Der Protest hat gewirkt: Der Antrag zur Aufhebung der Null-Toleranz im Saatgut wurde heute im Bundesrat mehrheitlich abgelehnt. Noch am 28. Februar wurde der Antrag der Länder Niedersachsen, Baden-Württemberg und Schleswig-Holstein im Agrarausschuss des Bundesrates einstimmig beschlossen. Der daraufhin ausbrechende Protest auf der Straße und im Internet bewegte schon vor dem Bundesrat-Plenum heute mehrere Ministerpräsidenten der Bundesländer dazu, sich klar für die Null-Toleranz von Gentechnik im Saatgut zu positionieren. 65.000 Unterschriften wurden gesammelt, die den Ländervertretern heute morgen bei einer Aktion vor dem Bundesrat übergeben wurden. „Diese krachende Niederlage für die Gentechnik-Lobby ist der Erfolg massiven Engagements von Bürgerinnen und Bürgern in den vergangenen Tagen“, so Astrid Goltz vom Kampagnen-Netzwerk Campact. “Ein guter Tag für die gentechnikfreie Landwirtschaft und Ernährung!” freute sich Benedikt Härlin von der Initiative Save Our Seeds, die zusammen mit Campact den Protest organisierte. Unterstützt wurden sie von einem breiten Bündnis von Organisationen, das sich für die absolute Reinhaltung von Saatgut einsetzt und das Verursacherprinzip bei Kosten fordert, die durch jegliche Verunreinigungen mit Saatgut entstehen.

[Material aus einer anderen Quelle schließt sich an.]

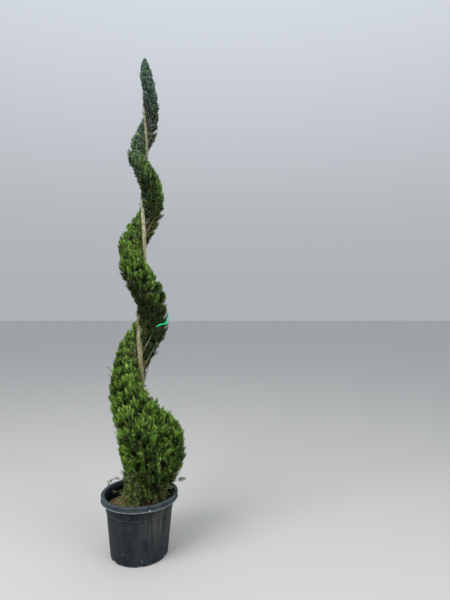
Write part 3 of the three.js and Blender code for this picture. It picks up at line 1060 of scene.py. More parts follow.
    def overshoot(self, points: Array) -> Array:
        """How far points stand out of the clipped surface: the smaller of the level and upright distances.

        Args:
            points: Points, three numbers each in the last axis.

        Returns:
            Distances, below zero inside.
        """
        height = points[..., 2]
        away = points[..., :2] - self.axis(height)[..., :2]
        radial = np.linalg.norm(away, axis=-1)
        winding = np.arctan2(away[..., 1], away[..., 0]) / (2 * np.pi) - 0.75
        best = np.full(height.shape, np.inf)
        for count in range(-1, int(self.last_turn) + 2):
            turn = np.clip(np.mod(winding, 1.0) + count, -0.1, self.last_turn)
            upper, lower = self.upper(turn), self.lower(turn)
            middle, half = (upper + lower) / 2, (upper - lower) / 2
            rise = (height - middle) / half
            tilt = np.arcsin(np.clip(rise, -1, 1))
            level = radial - np.where(np.abs(rise) < 1, self.reach(turn, tilt), 0.0)
            power = self.fullness(turn, rise)
            share = np.clip(radial / np.maximum(self.radius(turn), 1e-4), 0, 1)
            upright = np.abs(height - middle) - half * np.sqrt(np.maximum(0, 1 - share ** (2 / power)))
            both = (level > 0) & (upright > 0)
            best = np.minimum(best, np.where(both, np.minimum(level, upright), np.maximum(level, upright)))
        return best

    def scatter(self, count: int, rng: np.random.Generator, span: tuple[float, float],
                crowding: float) -> tuple[Array, Array]:
        """Places spread over the clipped surface by area, and closer together towards the top.

        Args:
            count: How many.
            rng: The source of the jitter.
            span: The first and the last turn.
            crowding: How many times as many stand on an area at the top as at the foot.

        Returns:
            Their turns and their tilts.
        """
        turns = np.linspace(*span, 500)
        tilts = np.linspace(-np.pi / 2, np.pi / 2, 61)
        corners = self.point(turns[:, None], tilts[None, :])
        along = corners[1:, :-1] - corners[:-1, :-1]
        up = corners[:-1, 1:] - corners[:-1, :-1]
        area = np.linalg.norm(np.cross(along, up), axis=-1)
        area = area * mix(crowding, 1.0, smooth(0.0, 2.8, turns[:-1]))[:, None]
        rows = np.concatenate([[0], np.cumsum(area.sum(axis=1))])
        order = np.arange(count)
        first = even(order, EVEN_STEPS[0], rng.normal(0, 0.15 / count, count))
        second = even(order, EVEN_STEPS[1], rng.normal(0, 0.004, count))
        turn = np.interp(first * rows[-1], rows, turns)
        row = np.clip(np.searchsorted(turns, turn) - 1, 0, len(area) - 1)
        columns = np.concatenate([np.zeros((len(area), 1)), np.cumsum(area, axis=1)], axis=1)
        columns = columns / columns[:, -1:]
        place = np.clip((columns[row] < second[:, None]).sum(axis=1) - 1, 0, len(tilts) - 2)
        left, right = columns[row, place], columns[row, place + 1]
        inside = (second - left) / np.maximum(right - left, 1e-9)
        return turn, mix(tilts[place], tilts[place + 1], np.clip(inside, 0, 1))


@dataclass(frozen=True)
class Tip:
    """The pointed mass round the trunk's end."""

    spiral: Spiral
    foot: float = 2.715
    top: float = 2.966
    half_width: float = 0.041
    widest: float = 0.42
    offset: float = 0.017
    foot_offset: float = 0.034
    forward: float = 0.3
    foot_width: float = 0.12
    taper: float = 1.7
    bluntness: float = 0.02

    def centre(self, share: Array) -> Array:
        """The mass's centre line, which stands to the right of the trunk at its foot.

        Args:
            share: Shares of the height.

        Returns:
            Points of the line.
        """
        height = mix(self.foot, self.top, share)
        below, above = self._parts(share)
        offset = self.offset * (1 - above) + self.foot_offset * (1 - below)
        return self.spiral.axis(height) + points_at(offset, -self.forward * offset, 0.0)

    def _parts(self, share: Array) -> tuple[Array, Array]:
        """How far below and above its widest place a share of the height lies."""
        below = np.minimum(1, share / self.widest)
        return below, np.maximum(0, (share - self.widest) / (1 - self.widest))

    def width(self, share: Array) -> Array:
        """The radius: a sine up to the widest place, then a power down to the point.

        Args:
            share: Shares of the height.

        Returns:
            The radii.
        """
        below, above = self._parts(share)
        swelling = np.sin(np.pi / 2 * mix(self.foot_width, 1.0, below))
        return self.half_width * swelling * (1 + self.bluntness - above ** self.taper)

    def point(self, share: Array, angle: Array, depth: Array = 1.0) -> Array:
        """A point of the mass at a share of its height, an angle and a depth from its centre line.

        Args:
            share: Shares of the height.
            angle: Angles round it.
            depth: 0 on the centre line and 1 on the surface.

        Returns:
            The points.
        """
        share, angle, depth = np.broadcast_arrays(share, angle, depth)
        radius = self.width(share) * (1 + self.spiral.unevenness * self.spiral.lump(2 * share, angle))
        return self.centre(share) + outward(angle) * (radius * depth)[..., None]

    def overshoot(self, points: Array) -> Array:
        """How far points stand out of the mass: level beside it, and upright above and below it.

        Args:
            points: The points.

        Returns:
            Distances, below zero inside.
        """
        raw = (points[..., 2] - self.foot) / (self.top - self.foot)
        share = np.clip(raw, 0, 1)
        radial = np.linalg.norm(points[..., :2] - self.centre(share)[..., :2], axis=-1) - self.width(share)
        beyond = np.abs(raw - share) * (self.top - self.foot)
        return np.where(beyond > 0, np.hypot(np.maximum(radial, 0), beyond), radial)


# Growth

@dataclass
class Limbs:
    """One order of branches: their paths and radii, and where each belongs along the spiral."""

    paths: Array
    radii: Array
    turn: Array


@dataclass
class Tufts:
    """Clumps of shoots: their hearts, and how each grows, how large it is and how deep it stays."""

    heart: Array
    turn: Array
    normal: Array
    growth: Array
    size: Array
    depth: Array
    brightness: Array


@dataclass
class Sprays:
    """Leaf sprays: where each stands, how it lies and which tint it has."""

    base: Array
    direction: Array
    facing: Array
    length: Array
    breadth: Array
    tint: Array
    turn: Array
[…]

Und zum Schluss noch eine zumindest oberflächlich betrachtet erfreuliche Meldung von der Discounter-Front – „Aldi fällt in der Gunst der Verbraucher zurück“. Man muss davon ausgehen, dass dies bei den meisten nicht nur an der Erkenntnis liegt, dass das Billigkonzept ein zerstörerisches Prinzip ist und die Discounter ihre scheinbar niedrigen Preise auf dem Rücken der Gesellschaft und der Angestellten erzielen, sondern wohl auch daran, dass die Konkurrenz der großen „normalen“ Supermarktketten wie Rewe und Edeka auch vermehrt auf günstige Angebote setzt.